Unless you mean just doing an ordinary assemble on the new reds. In
which case, I'd say yes, go ahead. Just *never* use the --create option
with a disk you're trying to recover - your chances of wiping the disk
instead are far too high.
Now because you've got a bunch of read errors, I suspect you're going
to lose some data, sorry. You have two choices.
1) Force assemble the array with all four drives, and run a repair.
This should fix your read errors, but risks losing data thanks to the
event counter mismatch.
Excuse my ignorance here, but what do you mean by "repair"? Run a fsck?
https://raid.wiki.kernel.org/index.php/Scrubbing_the_drives
Write "repair" to sync_action ...
2) Force assemble the array with the three good drives, then re-add
the fourth.

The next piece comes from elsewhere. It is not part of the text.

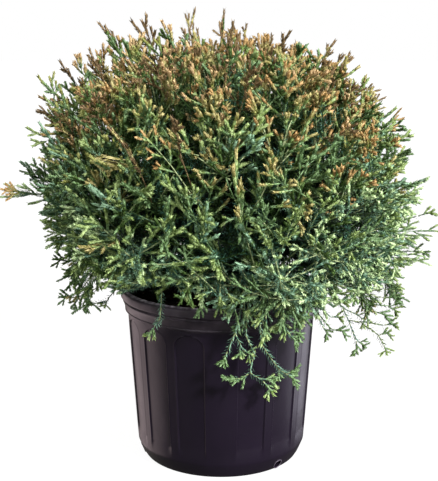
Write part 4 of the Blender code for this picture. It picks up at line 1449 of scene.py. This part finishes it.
def leading_shoots():
    """Each leading shoot as its mass and the three points of its curve, from its bough's tip outward."""
    wanted = []
    for index in range(SHOOT_COUNT):
        direction, share = shoot_draws(index)
        wanted.append((direction, crown_reach(direction) * share))
    for bearing_deg, elevation_deg, distance in FAR_SPRIGS:
        wanted.append((polar(math.radians(bearing_deg), math.radians(elevation_deg)), distance))
    shoots = []
    for direction, distance in wanted:
        mass = owner(direction)
        tip = shoot_tip(mass, direction, distance)
        bend = root_point(mass, direction) - UP * LEADER_SWEEP * direction.z
        shoots.append((mass, *raised(stem_foot(mass), bend, tip)))
    return shoots


def part_of_curve(start, bend, end, low, high):
    """The stretch of a curve between two shares of it, as three points of its own."""
    first = bezier(start, bend, end, low)
    last = bezier(start, bend, end, high)
    slope = (lerp(bend, end, low) - lerp(start, bend, low)) * (high - low)
    return first, first + slope, last


def heading_at(direction, draws):
    """The way a spray points at its tip: up and outward by its height in the crown, with some stray."""
    outward = Vector((direction.x, direction.y, 0.0)).normalized()
    side = Vector((-outward.y, outward.x, 0.0))
    up = float(np.interp(direction.z, SWEEP_HEIGHTS, UP_SWEEP)) + draws.uniform(-OUT_STRAY, OUT_STRAY)
    out = float(np.interp(direction.z, SWEEP_HEIGHTS, OUT_SWEEP)) + draws.uniform(-OUT_STRAY, OUT_STRAY)
    out *= lerp(OUT_AT_FRONT, OUT_AT_SIDE, abs(direction.x))
    return (outward * out + UP * up + side * draws.gauss(0.0, SIDE_STRAY)).normalized()


def nearest(point, places):
    return Vector(places[np.argmin(((places - np.array(point)) ** 2).sum(axis=1))])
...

If you've got bitmaps, and it re-adds cleanly, then run a
repair and you *might* get everything back. Otherwise it might just
add, so it will re-sync of its own accord, which will give you a clean
array with no errors but the read errors will cause data loss. Sorry.
I've got to learn a lot - what do you mean by "If you've got bitmaps"?
Bitmaps are an option (I think they're enabled by default now) so that
when you assemble an array from drives with mismatching event counts (or
re-add a disk that has been booted), it knows which writes have or have
not made it to disk, and just updates the disk. If you haven't got
bitmaps, then re-adding such a disk is just like adding a new drive -
the raid doesn't know what data is or isn't valid on the disk, so it
just recreates the lot. Slow, and very stress-y on the array.
As said, I made copies of the disks with read errors, using ddrescue.
FAFAICS ddrescue managed to overcome some, though not all, read errors,
so I expect the new disks to be better in that respect than the originals.
These new disks support TERC, so that's also improvement.
Wouldn't it be better, with that in mind, to change the disks with read
errors with the new ones, and revive the array with those?
Note that before you do any re-assembly, you need to do a "array stop"
otherwise pretty much anything you try will fail with "device busy".
Okay. It's your choice. I think your best option is - having fixed the
time-out problem - to try force-assembling the array using the Blues,
and then do a repair. Then if everything looks good swap the Reds in
using --replace, retiring the Blues.
If you want to just assemble the Reds into a new array and leave the
Blues as a backup, you're likely to end up with silent corruption. Those
blocks that didn't copy will be corrupt, with no way to identify them.
At least if you try to recover the Blues, you're more likely to trip
over read errors and find out what's been corrupted - or better the raid
recovery will kick in and repair your data (if checking the blues hits a
read error it will try and recover - if you use the reds there will be
no read error, and no attempt to recover the data).
Cheers,
Wol